The antislavery Northern Whigs merged with the antislavery Free Soil Party in 1854 as the Republicans. In the next presidential election in 1856 the Republican Party established itself as the opposition to the Democrats after the Know-Nothing party (the American Party) split over slavery. During the late 1850s the North Americans were absorbed by the Republicans in a skillful way and a compromise candidate from a battleground state was nominated by the party in May 1860. A split among the Democrats led to a Republican victory in November and forty years in power during which a new generation of military politicians came to dominate the party.

Is peace possible without a revitalized Labor Party or a new center-left party? Could Kadima be America’s Israeli peace partner for the present and the future? After all the racially conservative National Party made peace with the ANC in South Africa and the reactionary Democratic Unionist Party made peace with Sinn Fein in Northern Ireland. But the National Party started the peace process after trade sanctions had been in place for four years. Such sanctions are unlikely in the case of Israel. And the DUP merely executed the Good Friday Agreement (with very minor modifications) that had been negotiated by the Ulster Unionist Party a decade earlier. Tzipi Livni seems to be interested in a two-state solution but Kadima at present is a non-ideological party like the failed Dash and Center Party before it. It could implode at any moment due to internal differences.

In the short-term, the Obama administration should concentrate on negotiating a deal with Damascus along the Syrian track. Israel is much more prepared to negotiate over the Golan at present than it is over the West Bank, Gaza, and refugees. And in Damascus. Basher Assad seems to be firmly in control. But in the long-term, Obama should look at preparing Israel for negotiations on the Palestinian track by nudging Israel into instituting a much-needed and long overdue electoral reform. Such a reform can take the form of changing to a different form of proportional representation such as the single transferable vote (used in Ireland and Northern Ireland), to a mixed system of proportional representation and single-member constituencies or by merely raising the bar to entry to the Knesset to five percent or more. The leverage to enact such a reform can be provided by the Iranian threat.

On the Israeli Left’s difficulties, the U.S. can do little except to make them aware of comparable historical situations elsewhere and the penalty exacted by history for a failure to act. But Washington can also put pressure on Jerusalem to actively begin policing the illegal settlements in the territories and curtailing settlement expansion. Such settlement expansion helped to fuel Palestinian terrorism in the 1990s that killed the Oslo process.

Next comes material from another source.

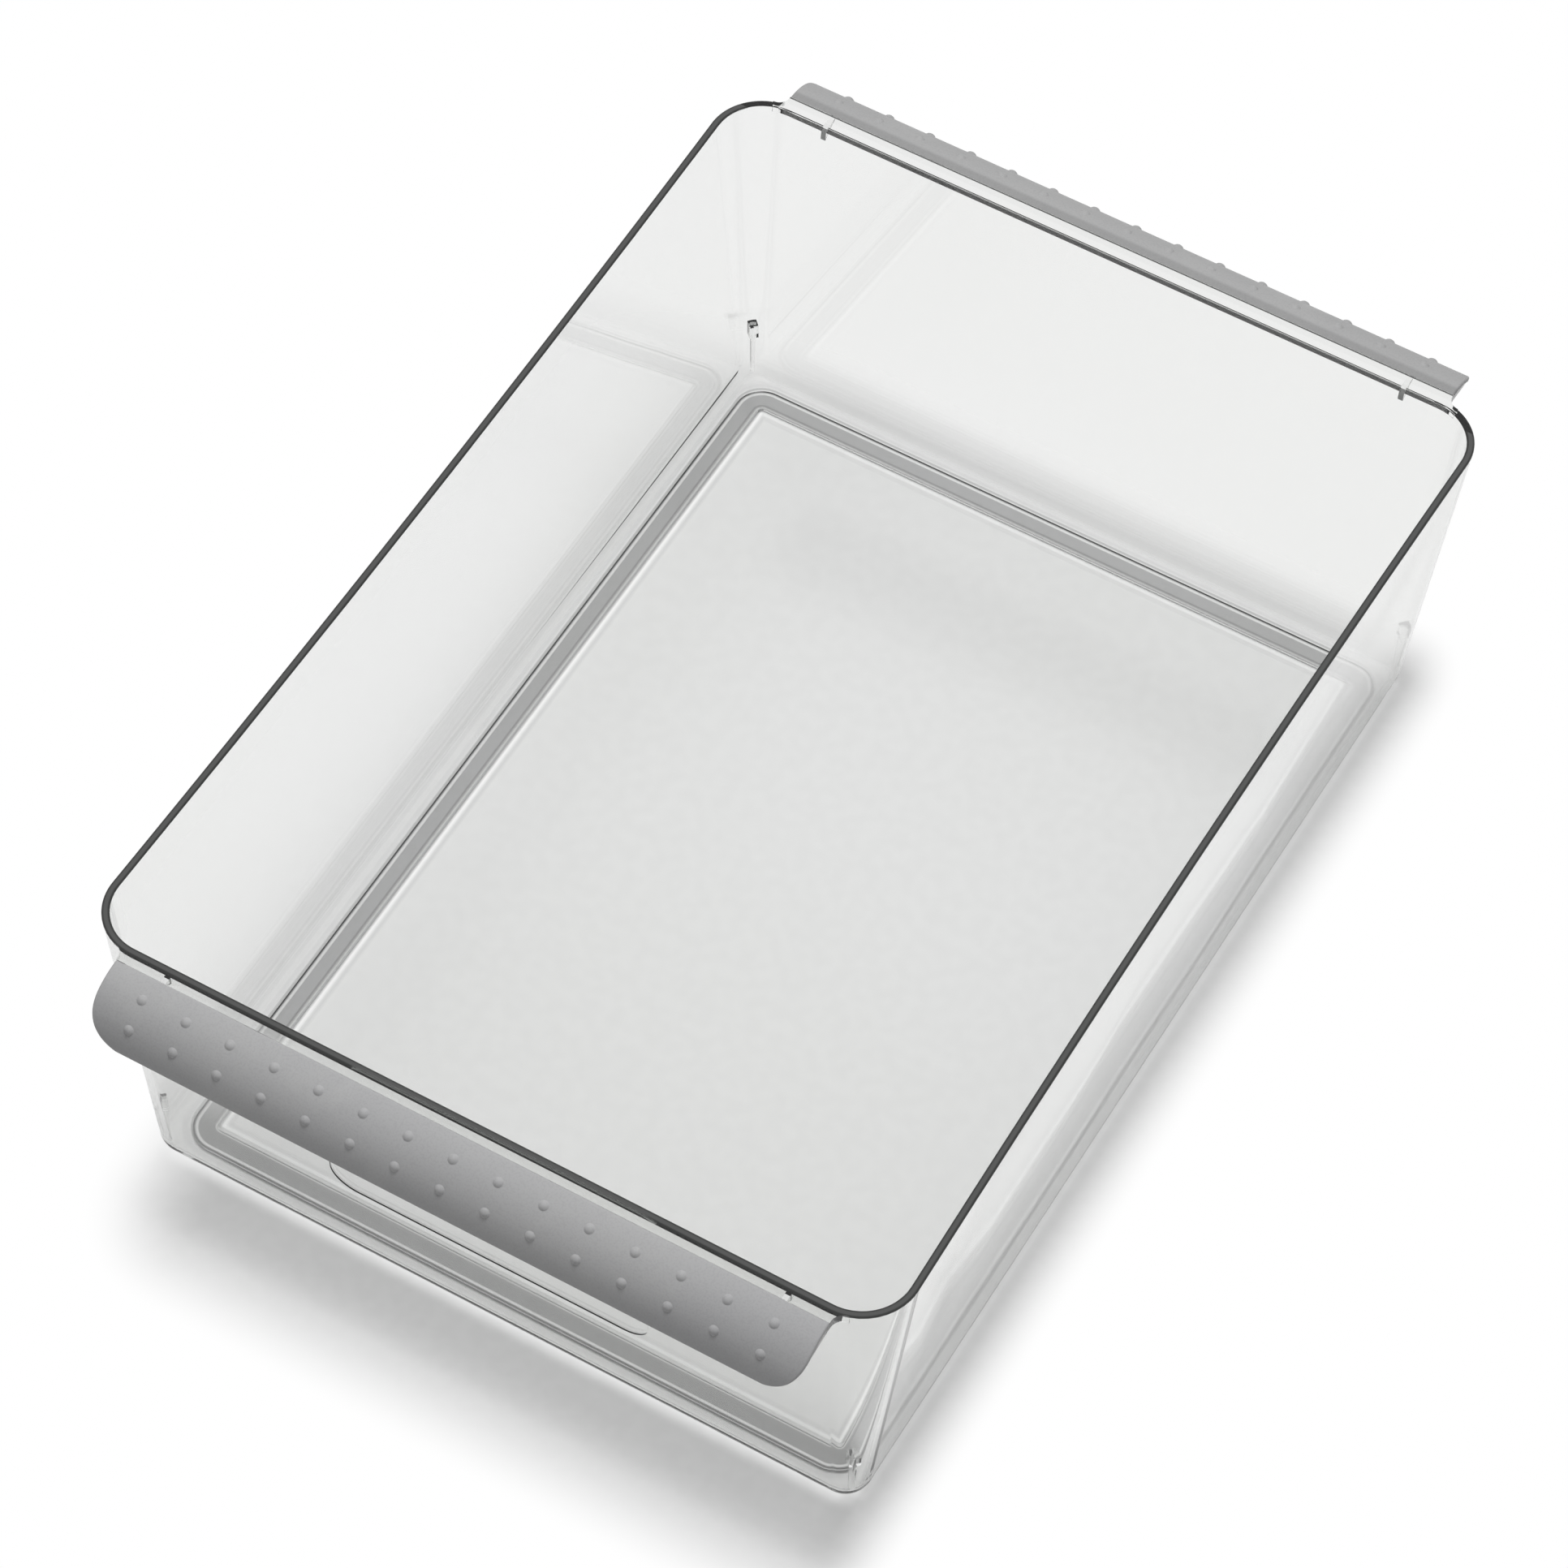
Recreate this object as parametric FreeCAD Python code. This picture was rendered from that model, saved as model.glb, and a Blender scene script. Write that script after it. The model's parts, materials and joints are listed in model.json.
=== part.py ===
import FreeCAD
import Part
import os
from math import asin, atan, cos, degrees, pi, radians, sin, sqrt

# Clear fridge bin with a soft grip over each end lip and a soft foot ring under its floor.
# Millimetres. +X is across the bin, +Y runs from the front lip to the rear lip, +Z is up.
# The origin is the middle of the footprint, on the surface that the bin stands on.

# ---- clear body: outside sizes at the rim and at the underside, as if its edges were sharp
rim_length = 325.0
rim_width = 229.0
bin_height = 104.5
base_length = 307.0
base_width = 210.0
rim_corner = 15.7
base_corner = 7.0
side_bow = 1.4              # how far the middle of each long rim lies inside its corners
wall = 2.1
floor_thickness = 2.4
outer_edge = 5.0            # rounding between the walls and the underside
inner_edge = 3.2            # rounding between the walls and the floor inside
rim_softening = 0.4         # rounding of the rim's two edges

# ---- soft foot ring, let into the underside and standing proud of it
ring_side_margin = 0.5      # flat underside left between the rounded edge and the ring
ring_end_margin = 2.0
ring_width = 6.4
ring_corner = 8.0
ring_inner_corner = 1.3
ring_proud = 0.8
groove_depth = 1.0
seat_clearance = 0.05       # between a soft piece and the seat that it fills

# ---- end lips: a flat strip out from the rim, then an arc that rolls over and down
lip_end_margin = 13.7       # from the rim's long side to the end of the lip
lip_strip = 2.9
lip_radius = 15.8           # outside of the soft grip
lip_sweep = 83.0            # degrees of arc
lip_thickness = 1.8
lip_corner = 12.0           # rounding of the lip's two lower corners, seen from the front
lip_flare = 3.2             # hollow rounding that runs the lip's end into the rim

# ---- small triangular gussets between the wall and the underside of each lip
gusset_end_margin = 12.9    # from the lip's end to the middle of the gusset
gusset_thickness = 1.5
gusset_reach = 5.5
gusset_drop = 6.5

# ---- soft grips
grip_thickness = 1.1
nub_columns = 15
nub_pitch = 12.75
nub_diameter = 2.8
nub_height = 0.65
nub_root = 0.3              # how deep a nub's flat foot sits in the grip
upper_nub_angle = 23.0      # degrees round the arc from its top
lower_nub_angle = 53.0

# ---- nesting ribs: one up each inside corner, with a block on which the next bin lands
rib_height = 20.0           # from the floor to the top of the block
rib_thickness = 0.9
rib_projection = 1.2        # out of the corner, at the floor
block_width = 2.6
block_height = 4.5

# ---- bare label panel, sunk into the outside of the front wall
label_width = 93.0
label_height = 33.0
label_corner = 7.5
label_depth = 0.4
label_bottom = 34.7         # above the underside

# ---- worked out from the sizes above
underside = ring_proud
floor_top = underside + floor_thickness
wall_rise = bin_height - underside
end_draft = (rim_length - base_length) / 2 / wall_rise
ring_outer_width = base_width - 2 * (outer_edge + ring_side_margin)
ring_outer_length = base_length - 2 * (outer_edge + ring_end_margin)
lip_length = rim_width - 2 * lip_end_margin
lip_depth = grip_thickness + lip_thickness       # the flat strip is as deep as lip and grip
lip_root = rim_length / 2                        # where the flat strip starts
lip_bend = lip_root + lip_strip                  # where the arc starts
lip_underside = bin_height - lip_depth
arc_centre = bin_height - lip_radius
seat_radius = lip_radius - grip_thickness        # inner face of the grip
sweep = radians(lip_sweep)
wall_middle = lip_root - wall / 2

Vector = FreeCAD.Vector
ORIGIN = Vector(0, 0, 0)
X_AXIS = Vector(1, 0, 0)
Y_AXIS = Vector(0, 1, 0)
Z_AXIS = Vector(0, 0, 1)
DIAGONAL = Vector(cos(pi / 4), sin(pi / 4), 0)   # from the middle of the bin to its +X +Y corner
ACROSS = Vector(-sin(pi / 4), cos(pi / 4), 0)


def line(start, end):
    """Straight edge between two points."""
    return Part.LineSegment(start, end).toShape()


def arc(start, middle, end):
    """Circular edge through three points."""
    return Part.Arc(start, middle, end).toShape()


def polygon(points):
    """Flat face inside a closed run of points."""
    return Part.Face(Part.makePolygon(points + points[:1]))


def edges_at(shape, height):
    """Edges of a shape that lie level at a height."""
    tolerance = seat_clearance / 10
    return [edge for edge in shape.Edges
            if all(abs(vertex.Z - height) < tolerance for vertex in edge.Vertexes)]


def to_rear(shape):
    """Copy of a front piece, turned half round to the rear."""
    turned = shape.copy()
    turned.rotate(ORIGIN, Z_AXIS, 180)
    return turned


def outline(width, length, corner, bow, height):
    """Level closed wire: a rounded rectangle whose two long sides may bow inwards."""
    across = width / 2 - corner
    along = length / 2 - corner
    tilt = asin(2 * bow * along / (along ** 2 + bow ** 2))
    side_x = across + corner * cos(tilt)
    side_y = along - corner * sin(tilt)
    half_turn = (pi / 2 - tilt) / 2
    turn_x = across + corner * cos(half_turn)
    turn_y = along + corner * sin(half_turn)

    def at(x, y):
        return Vector(x, y, height)

    def side(sign):
        start = at(sign * side_x, -sign * side_y)
        end = at(sign * side_x, sign * side_y)
        if bow == 0:
            return line(start, end)
        return arc(start, at(sign * (width / 2 - bow), 0), end)

    def end(sign):
        return line(at(sign * across, sign * length / 2), at(-sign * across, sign * length / 2))

    def turn(x_sign, y_sign):
        on_side = at(x_sign * side_x, y_sign * side_y)
        on_end = at(x_sign * across, y_sign * length / 2)
        middle = at(x_sign * turn_x, y_sign * turn_y)
        if x_sign == y_sign:
            return arc(on_side, middle, on_end)
        return arc(on_end, middle, on_side)

    return Part.Wire([side(1), turn(1, 1), end(1), turn(-1, 1),
                      side(-1), turn(-1, -1), end(-1), turn(1, -1)])


def body_size(height, inset):
    """Width, length, corner and bow of the body at a height, moved inwards by inset."""
    rise = (height - underside) / wall_rise
    width = base_width + (rim_width - base_width) * rise - 2 * inset
    length = base_length + (rim_length - base_length) * rise - 2 * inset
    corner = base_corner + (rim_corner - base_corner) * rise - inset
    return width, length, corner, side_bow * rise


def body_block(bottom, top, inset, rounding):
    """Solid between two heights of the body, moved inwards by inset, its bottom edges rounded."""
    sections = [outline(*body_size(height, inset), height) for height in (bottom, top)]
    block = Part.makeLoft(sections, True, True)
    corner = body_size(bottom, inset)[2]
    return block.makeFillet(min(rounding, 0.8 * corner), edges_at(block, bottom))


def open_box():
    """Walls and floor of the clear body, with a softened rim."""
    outside = body_block(underside, bin_height, 0, outer_edge)
    cavity = body_block(floor_top, bin_height + wall, wall, inner_edge)
    box = outside.cut(cavity)
    return box.makeFillet(min(rim_softening, wall / 3), edges_at(box, bin_height))


def rolled_arc(inner, outer):
    """Front lip's rolled part between two radii, as long as the lip."""
    def at(radius, angle):
        return Vector(-lip_length / 2, -lip_bend - radius * sin(angle), arc_centre + radius * cos(angle))

    edges = [arc(at(outer, 0), at(outer, sweep / 2), at(outer, sweep)),
             line(at(outer, sweep), at(inner, sweep)),
             arc(at(inner, sweep), at(inner, sweep / 2), at(inner, 0)),
             line(at(inner, 0), at(outer, 0))]
    return Part.Face(Part.Wire(edges)).extrude(X_AXIS * lip_length)


def lip_outline():
    """Block with the lip's front outline: square at the top, round at its two lower corners."""
    drop = lip_radius * (1 - cos(sweep)) + lip_depth * cos(sweep)
    reach = lip_bend + lip_radius
    block = Part.makeBox(lip_length, reach, drop, Vector(-lip_length / 2, -reach, bin_height - drop))
    corners = [edge for edge in edges_at(block, bin_height - drop)
               if abs(edge.CenterOfMass.y + reach / 2) < seat_clearance]
    return block.makeFillet(min(lip_corner, 0.9 * drop), corners)


def end_flare():
    """Web with a hollow edge on the +X side, from the lip's end into the rim's corner."""
    end = lip_length / 2
    outer = end + lip_flare
    into_corner = max(outer - (rim_width / 2 - rim_corner), 0)
    rim_y = lip_root - rim_corner + sqrt(rim_corner ** 2 - into_corner ** 2)
    hollow = lip_flare * (1 - cos(pi / 4))

    def at(x, y):
        return Vector(x, -y, lip_underside)

    low_corners = [at(outer, rim_y), at(outer, rim_y - wall / 2), at(end - lip_flare, rim_y - wall / 2),
                   at(end - lip_flare, rim_y + lip_flare), at(end, rim_y + lip_flare)]
    edges = [line(start, end) for start, end in zip(low_corners, low_corners[1:])]
    edges.append(arc(low_corners[-1], at(end + hollow, rim_y + hollow), low_corners[0]))
    return Part.Face(Part.Wire(edges)).extrude(Z_AXIS * lip_depth)


def lip_gusset():
    """Triangular plate on the +X side, between the front wall and the lip's underside."""
    left = lip_length / 2 - gusset_end_margin - gusset_thickness / 2
    top = lip_underside + lip_thickness / 2
    foot = wall_middle - end_draft * gusset_drop
    plate = polygon([Vector(left, -foot, top),
                     Vector(left, -foot, bin_height - gusset_drop),
                     Vector(left, -(lip_root + gusset_reach), top)])
    return plate.extrude(X_AXIS * gusset_thickness)


def front_lip():
    """Clear strip, rolled lip, end flares and gussets at the front of the body."""
    strip = Part.makeBox(lip_length, lip_bend - wall_middle, lip_depth,
                         Vector(-lip_length / 2, -lip_bend, lip_underside))
    roll = rolled_arc(seat_radius - lip_thickness, seat_radius - seat_clearance)
    pieces = [roll.common(lip_outline())]
    for piece in (end_flare(), lip_gusset()):
        pieces += [piece, piece.mirror(ORIGIN, X_AXIS)]
    return strip.multiFuse(pieces)


def corner_point(height, depth):
    """Point on the +X +Y corner's diagonal, a depth into the body from its outside face."""
    width, length, corner, _ = body_size(height, 0)
    centre = Vector(width / 2 - corner, length / 2 - corner, height)
    return centre + DIAGONAL * (corner - depth)


def nesting_rib():
    """Thin rib up the +X +Y inside corner, with the landing block at its top."""
    foot = corner_point(floor_top, wall)

    def at(height, projection):
        """Point in the rib's upright plane, a height over the floor, that far out of the corner."""
        return foot + Z_AXIS * height - DIAGONAL * projection

    def in_wall(height):
        """Projection, less than nothing, of the middle of the wall."""
        return (foot - corner_point(floor_top + height, wall / 2)).dot(DIAGONAL)

    def plate(bottom, top, thickness):
        """Upright plate out of the wall between two heights over the floor."""
        corners = [at(bottom, in_wall(bottom)), at(top, in_wall(top)),
                   at(top, rib_projection), at(bottom, rib_projection)]
        side = ACROSS * (thickness / 2)
        return polygon([corner - side for corner in corners]).extrude(ACROSS * thickness)

    rib = plate(-floor_thickness / 2, rib_height, rib_thickness)
    return rib.fuse(plate(rib_height - block_height, rib_height, block_width))


def label_panel():
    """Tool that sinks the label panel into the front wall."""
    lean = atan(end_draft)
    middle = label_bottom + label_height / 2 * cos(lean)
    wall_y = base_length / 2 + end_draft * middle
    plate = Part.Face(outline(label_width, label_height, label_corner, 0, -label_depth))
    tool = plate.extrude(Z_AXIS * wall)
    tool.rotate(ORIGIN, X_AXIS, 90 + degrees(lean))
    tool.translate(Vector(0, -wall_y, underside + middle))
    return tool


def ring(gap):
    """Foot ring up to the top of its groove, grown all round by a gap."""
    top = underside + groove_depth
    outside = outline(ring_outer_width + 2 * gap, ring_outer_length + 2 * gap, ring_corner + gap, 0, 0)
    inset = 2 * (ring_width + gap)
    inner_corner = max(ring_inner_corner - gap, ring_inner_corner / 2)
    inside = outline(ring_outer_width - inset, ring_outer_length - inset, inner_corner, 0, 0)
    height = Z_AXIS * (top + gap)
    return Part.Face(outside).extrude(height).cut(Part.Face(inside).extrude(height))


def bin_shell():
    """Clear body with its lips, gussets, nesting ribs, ring groove and label panel."""
    lip = front_lip()
    rib = nesting_rib()
    ribs = [rib, rib.mirror(ORIGIN, X_AXIS), rib.mirror(ORIGIN, Y_AXIS), to_rear(rib)]
    body = open_box().multiFuse([lip, to_rear(lip)] + ribs)
    return body.cut(label_panel()).cut(ring(seat_clearance))


def nub(angle, x):
    """Low dome that stands out of the front grip, with a flat foot inside the grip."""
    dome_radius = (nub_diameter ** 2 / 4 + nub_height ** 2) / (2 * nub_height)
    centre = Vector(x, -lip_bend, bin_height + nub_height - dome_radius)
    foot_latitude = degrees(asin(1 - (nub_height + nub_root) / dome_radius))
    dome = Part.makeSphere(dome_radius, centre, Z_AXIS, foot_latitude, 90, 360)
    dome.rotate(Vector(x, -lip_bend, arc_centre), X_AXIS, angle)
    return dome


def front_grip():
    """Soft cover over the front lip's rolled part, with two rows of nubs."""
    cover = rolled_arc(seat_radius, lip_radius).common(lip_outline())
    row_start = -(nub_columns - 1) / 2 * nub_pitch
    nubs = [nub(angle, row_start + column * nub_pitch)
            for angle in (upper_nub_angle, lower_nub_angle)
            for column in range(nub_columns)]
    return cover.multiFuse(nubs)


def base_ring():
    """Soft ring in the underside's groove; the bin stands on it."""
    return ring(0)


def write_parts():
    """Write one STEP file for each piece and print its size."""
    grip = front_grip()
    pieces = {"bin_shell": bin_shell(),
              "front_grip": grip,
              "rear_grip": to_rear(grip),
              "base_ring": base_ring()}
    os.makedirs("parts", exist_ok=True)
    for name, shape in pieces.items():
        shape.exportStep("parts/" + name + ".step")
        box = shape.BoundBox
        print(name, "solids", len(shape.Solids), "valid", shape.isValid(), "mm3", round(shape.Volume),
              "size", round(box.XLength, 2), round(box.YLength, 2), round(box.ZLength, 2))


write_parts()
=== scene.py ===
"""Clear fridge bin with a soft grip over each end lip and a soft foot ring under its floor.

The clear body keeps the mesh of its solid and gets its finish here. The two soft grips and
the foot ring are modelled here, over their solids. A piece is worked in millimetres and
brought to metres when it is finished.
"""
import json
import logging
import math
from collections.abc import Callable
from dataclasses import dataclass, field
from enum import Enum

import bmesh
import bpy
from mathutils import Matrix, Vector

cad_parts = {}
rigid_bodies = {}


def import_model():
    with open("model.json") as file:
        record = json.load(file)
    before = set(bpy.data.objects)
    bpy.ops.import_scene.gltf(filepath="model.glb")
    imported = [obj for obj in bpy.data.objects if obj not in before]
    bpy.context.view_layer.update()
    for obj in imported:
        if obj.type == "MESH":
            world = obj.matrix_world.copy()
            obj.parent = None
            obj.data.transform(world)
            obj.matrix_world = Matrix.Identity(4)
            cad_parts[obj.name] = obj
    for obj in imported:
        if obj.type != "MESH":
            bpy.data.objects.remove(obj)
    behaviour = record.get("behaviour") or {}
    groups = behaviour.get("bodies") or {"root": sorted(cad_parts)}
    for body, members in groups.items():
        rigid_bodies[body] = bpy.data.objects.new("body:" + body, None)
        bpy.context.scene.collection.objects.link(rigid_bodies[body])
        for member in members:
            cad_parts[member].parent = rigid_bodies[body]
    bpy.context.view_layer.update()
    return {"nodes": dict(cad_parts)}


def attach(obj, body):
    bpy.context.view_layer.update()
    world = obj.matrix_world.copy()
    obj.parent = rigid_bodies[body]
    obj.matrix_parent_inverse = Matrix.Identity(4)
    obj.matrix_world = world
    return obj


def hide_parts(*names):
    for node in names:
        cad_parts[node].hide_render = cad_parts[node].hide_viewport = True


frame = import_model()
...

Topics: American foreign policy, Hamas, Israel, Israeli settlements, Palestinians | 4 Comments »

4 Responses to “Guest Column: What Awaits Obama in the Middle East”

  1. Bill Pearlman Says:
    December 6th, 2008 at 10:01 am

    No question about it. Israel’s internal political system is completely screwed up. But if I ever saw an internal matter it is something like that. Obama is going to have enough problems has it is without having to deal with Shas and Meretz.

    On another note this is just the usual tripe. If only Israel just does A, B, and C all will be will and utopia will reign. And the only thing holding peace back is aipac and Netanyahu. Just once I’d like to see a guy like Mitchell comment on the internal Palestinian need for reform and movement and the larger Arab situation. Or let me put it another way. Is there ANYTHING that the Arabs might do, could do, or would be willing to do to advance the peace process, ANYTHING.

  2. Thomas Mitchell Says:
    December 6th, 2008 at 10:36 am

    Bill,

    I comment on Israel for two reasons. First, my expertise is in Israeli politics and not in Palestinian politics. I speak Hebrew, I was partially educated in Israel, and I regularly read the Israeli press. Second, the U.S. has some influence over Israeli politics but very little or none over Palestinian politics. Usually when the U.S. or Israel tries to influence Palestinian politics it ends up either having no effect or an effect opposite to that intended so as to make the problem worse.

    I have never claimed that the fault lies entirely or even mainly with Israel. But unlike you, I believe that there are problems on the Israeli–and on the American side–that need to be addressed if the peace process is to be successful. Imagine that the next time around the Palestinians have a united political movement, have stopped terrorism, and are willing to not demand a return of refugees but still want a return to the 1967 borders. With the present Israeli political condition this would be wasted. I merely want Israel to be ready when the Palestinians are finally ready.

  3. Teddy Says:
    December 6th, 2008 at 12:46 pm

    Tom,

    Assume for the sake of argument that in the upcoming elections, under the current system Likud will get enough seats to easily cobble together a majority (with Kadima, Shas, the Askenazi religious parties, etc.) Would any of your proposed systems give Likud less power? How would it work?

  4. Thomas Mitchell Says:
    December 6th, 2008 at 8:30 pm

    Teddy,

    My proposal is neutral as far as which ideological tendencies will benefit from them. The purpose is to create more stable coalitions by having fewer parties represented in parliament. The parties in power can then be held responsible instead of being able to blame some small party for the collapse of the government.

    The three different choices would all work slightly differently. The PR-STV form of proportional representation would result in four to six parties, a mixed system would probably result in about the same number as under the present system but giving more seats to the larger parties. The raising of the barrier would eliminate all the parties with less than six or seven seats today.